On being hungover
Nothing is worse than waking up at 7am dying of thirst, dizzily reaching for the glass of water that sits by your bed, but the glass isn't there. Then realizing you're about to face an entire day dedicated to feeling like shit. Here I am now, at 1:16 in the afternoon, lying in bed. The only thing I got up for was pho, which is THE best and only cure for a hangover. I swear there is magic in the broth.
The nice thing about being hungover (although really there is nothing nice about it at all), is having an excuse to procrastinate and lie around all day, and if you're lucky, having people do things for you like bring you food. Saying "I can't, I'm too hungover" is better than actually being sick, because at least you were out having fun the night before. Hopefully.
What am I doing with my life?
Do you ever just lie down and wonder..."What the fuck am I doing with my life?" Yeah, me too. In fact most days I wonder that. So I decided I'm going to write a blog. Everyone else is doing it, can't be that hard.
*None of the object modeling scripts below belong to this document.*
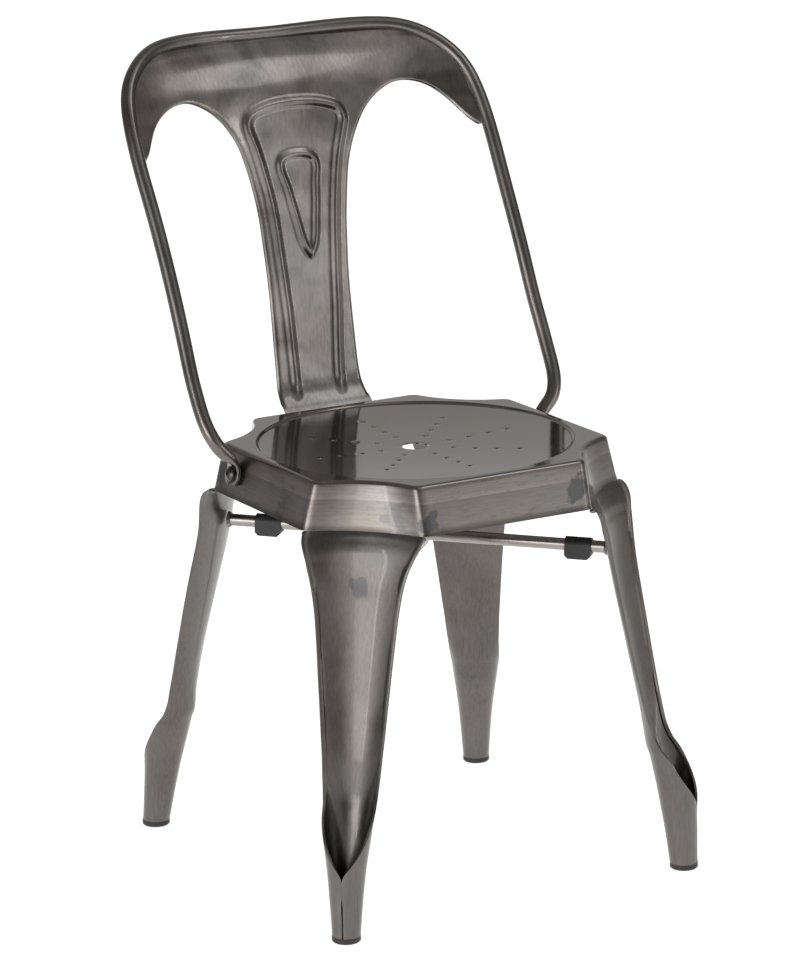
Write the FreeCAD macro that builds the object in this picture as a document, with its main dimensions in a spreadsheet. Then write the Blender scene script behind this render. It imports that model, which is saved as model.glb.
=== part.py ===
import FreeCAD, Part
import math
import os

import Sketcher
from FreeCAD import Vector, Placement, Rotation

# Metal bistro chair: pressed sheet seat, four folded channel legs, tube hoop
# with a pressed back panel, crossed brace bars under the seat.
# Local heights are measured from the rim plane of the seat (z = 0) and every
# piece is placed by the same offset, so that the floor ends at z = 0, +Z is
# up and the front of the chair faces -Y.

doc = FreeCAD.newDocument("bistro_chair")

# ------------------------------------------------------------ dimensions (mm)
sheet = doc.addObject("Spreadsheet::Sheet", "dims")
ROW = [0]


def dim(alias, value, note=""):
    ROW[0] += 1
    sheet.set("A%d" % ROW[0], note or alias)
    sheet.set("B%d" % ROW[0], "%s" % value)
    sheet.setAlias("B%d" % ROW[0], alias)


dim("seat_height", 452.1, "rim plane above the floor")
dim("centre_shift", 49.36, "rearward shift of the bounding box centre")
dim("top_half", 176.0, "half width of the seat at the rim")
dim("top_corner", 100.0, "start of the corner cut at the rim")
dim("low_half", 188.5, "half width of the skirt at its lower edge")
dim("low_corner", 98.5, "start of the corner cut at the lower edge")
dim("skirt_drop", 49.0, "depth of the skirt")
dim("dip_top", 6.0, "hollow of a corner panel at the rim")
dim("dip_low", 3.0, "hollow of a corner panel at the lower edge")
dim("wall", 1.5, "sheet thickness of seat and legs")
dim("corner_round", 9.0, "rounding of the upright bends")
dim("edge_round", 5.0, "rounding of the seat edge")
dim("dish_radius", 166.9, "radius of the dished circle")
dim("dish_depth", 8.0, "depth of the dish at its middle")
dim("step_depth", 2.2, "depth of the step round the dish")
dim("centre_hole", 14.2, "radius of the middle hole")
dim("drain_hole", 2.4, "radius of a drain hole")
dim("ray_one", 41.3, "first drain hole of a ray")
dim("ray_two", 64.9, "second drain hole of a ray")
dim("ray_three", 88.4, "third drain hole of a ray")
dim("ray_four", 112.0, "fourth drain hole of a ray")
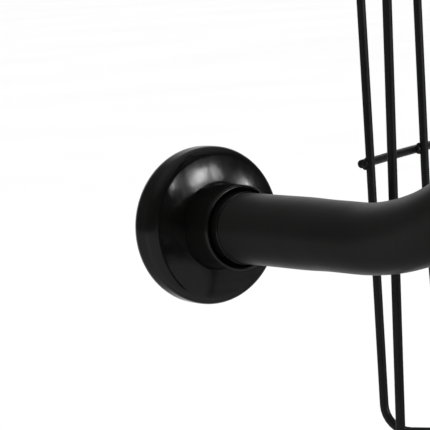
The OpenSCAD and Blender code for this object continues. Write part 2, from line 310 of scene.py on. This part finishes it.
def sweep(path, section, closed=False, rounding=0.25):
    """Sweeps a section along a path. section(i, turn) gives the radius at path point i."""
    count, sides = len(path), SWEEP_SIDES
    tangents = []
    for i in range(count):
        before = path[i - 1] if (i > 0 or closed) else path[i]
        after = path[(i + 1) % count] if (i < count - 1 or closed) else path[i]
        tangents.append((after - before).normalized())
    side = tangents[0].orthogonal().normalized()
    if abs(tangents[0].z) < 0.9:
        side = Vector((0, 0, 1)).cross(tangents[0]).normalized()
    verts, rows = [], []

    def add_row(centre, tangent, side_axis, i, shrink=0.0):
        other = tangent.cross(side_axis)
        row = []
        for k in range(sides):
            turn = 2 * math.pi * k / sides
            r = section(i, turn) - shrink
            row.append(len(verts))
            verts.append(centre + side_axis * (r * math.cos(turn)) + other * (r * math.sin(turn)))
        rows.append(row)

    frames = []
    for i in range(count):
        side = (side - tangents[i] * side.dot(tangents[i])).normalized()
        frames.append(side.copy())

    def add_end(i, inward, steps):
        """Rounded end at path point i."""
        for step in steps:
            shrink = rounding * (1 - math.sin(step * math.pi / 2))
            add_row(path[i] + inward * (rounding * step / 2), tangents[i], frames[i], i, shrink)

    if not closed:
        add_end(0, tangents[0], END_STEPS)
    for i in range(count) if closed else range(1, count - 1):
        add_row(path[i], tangents[i], frames[i], i)
    if not closed:
        add_end(count - 1, -tangents[-1], END_STEPS[::-1])
    faces = []
    pairs = list(zip(rows, rows[1:]))
    if closed:
        pairs.append((rows[-1], rows[0]))
    for row, after in pairs:
        for k in range(sides):
            n = (k + 1) % sides
            faces.append((row[k], row[n], after[n], after[k]))
    if not closed:
        for row, flip in ((rows[0], True), (rows[-1], False)):
            hub = len(verts)
            verts.append(sum((verts[i] for i in row), Vector()) / sides)
            for k in range(sides):
                n = (k + 1) % sides
                faces.append((row[n], row[k], hub) if flip else (row[k], row[n], hub))
    return verts, faces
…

(It's taken me a year to actually start)
But here I am, finally. Writing my first real post. I'm lying on my ridiculously comfortable bed, leaning up against 5 huge Anthropologie pillows, with only two star lamps and my pyramid shaped crystal lamp for lighting. My room is in the basement of a house in SE Portland, painted Forest Green with one wall creatively hand painted by moi. There is something about it that has really changed me since moving here from Seattle in September. I can just smoke weed, play some 8 Tracks, and enter reality.
Katie, don't you mean escape reality?
No, I mean enter. This ritual of mine is where I have done the most growth and personal development ever.
Ultimately, all I want in life is to be able to be myself, be creative, be loving, and let the universe take care of me. I believe that we choose our path, and as you become more in tune with yourself and what you truly want, you realize that you're not truly living until you are aligned. I don't ever want to work for somebody other than myself (aside from the bartending job I'm hoping to get while I'm working on this which I'm excited for), but really. I want to get paid to be creative, and to do things that make me happy, and to spread joy and encouragement to others. I am a very positive, optimistic person, but I still have a ton of personal battles to win before reaching that place. We all do. Once you recognize what yours are and start getting to work on yourself, you'll find that life starts to become easier and more enjoyable.
I am hoping to share my journey with you as I move through it.